Backports of the standard library, like typing, can be enabled for better results. Get full list
of backports via --help.
The project is fairly well-tested with 4155 unit and integration tests that are executed on Linux, macOS, and Windows.
It is recommended to use the most recent Python version to run Vermin on projects since Python's own language parser is used to detect language features, like f-strings since Python 3.6 etc.
- Usage
- Features
- Caveats
- Configuration File
- Examples
- Linting (showing only target versions violations)
- API (experimental)
- Analysis Exclusions
- Parsable Output
- GitHub Output
- Contributing
It is fairly straightforward to use Vermin.
Running it from the repository either directly or through specific interpreter:
% ./vermin.py /path/to/your/project # (1) executing via `/usr/bin/env python` % python3 vermin.py /path/to/your/project # (2) specifically `python3`
Or if installed via PyPi:
% pip install vermin % vermin /path/to/your/project
% brew install vermin
% git clone https://github.com/spack/spack.git % . spack/share/spack/setup-env.sh # depending on shell % spack install py-vermin % spack load py-vermin
% yay -S python-vermin
When using continuous integration (CI) tools, like Travis CI, Vermin can be used to check that the minimum required versions didn't change. The following is an excerpt:
install: - ./setup_virtual_env.sh - pip install vermin script: - vermin -t=2.7 -t=3 project_package otherfile.py
Vermin can also be used as a pre-commit hook:
repos:
- repo: https://github.com/netromdk/vermin
rev: GIT_SHA_OR_TAG # ex: 'e88bda9' or 'v1.3.4'
hooks:
- id: vermin
# specify your target version here, OR in a Vermin config file as usual:
args: ['-t=3.8-', '--violations']
# (if your target is specified in a Vermin config, you may omit the 'args' entry entirely)When using the hook, a target version must be specified via a Vermin config file in your package,
or via the args option in your .pre-commit-config.yaml config. If you're passing the target
via args, it's recommended to also include --violations (shown above).

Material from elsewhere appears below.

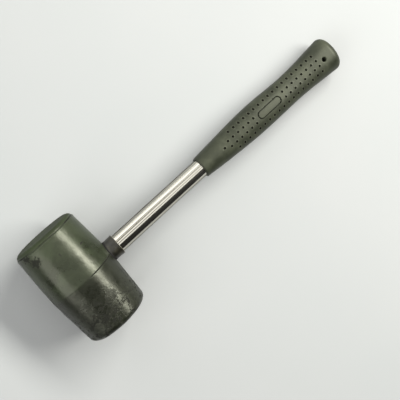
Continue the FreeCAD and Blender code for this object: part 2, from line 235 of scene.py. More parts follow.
def makeHeadRubber():
    material, tree, shader, spot = newMaterial("mouldedHeadRubber")
    axes = addNode(tree, "SeparateXYZ", {"Vector": spot})
    cloud = addNode(tree, "TexNoise", {"Vector": spot, "Scale": 1 / headRubber["mottle"],
                                       "Detail": 5, "Roughness": 0.6})
    wander = addNode(tree, "Math", {0: cloud.outputs["Fac"], 1: headRubber["border"],
                                    2: axes.outputs["Y"]}, operation="MULTIPLY_ADD")
    half = addNode(tree, "MapRange", {"Value": wander.outputs[0], "From Min": 0.5, "From Max": 4.5})
    base = addNode(tree, "Mix", {"Factor": half.outputs["Result"],
                                 "A": linear(headRubber["lowerHalf"]),
                                 "B": linear(headRubber["upperHalf"])}, data_type="RGBA")
    patches = addNode(tree, "ValToRGB", {"Fac": cloud.outputs["Fac"]},
                      stops=[(0.36, 0.62), (0.5, 1.0), (0.64, 1.45)])
    mottled = addNode(tree, "Mix", {"Factor": 0.8, "A": base.outputs["Result"],
                                    "B": patches.outputs["Color"]},
                      data_type="RGBA", blend_type="MULTIPLY")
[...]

If you're using the vermin-all hook, you can specify any target as you usually would. However,
if you're using the vermin hook, your target must be in the form of x.y- (as opposed to
x.y), otherwise you will run into issues when your staged changes meet a minimum version that
is lower than your target.
See the pre-commit docs for further general information on how to get hooks set up on your project.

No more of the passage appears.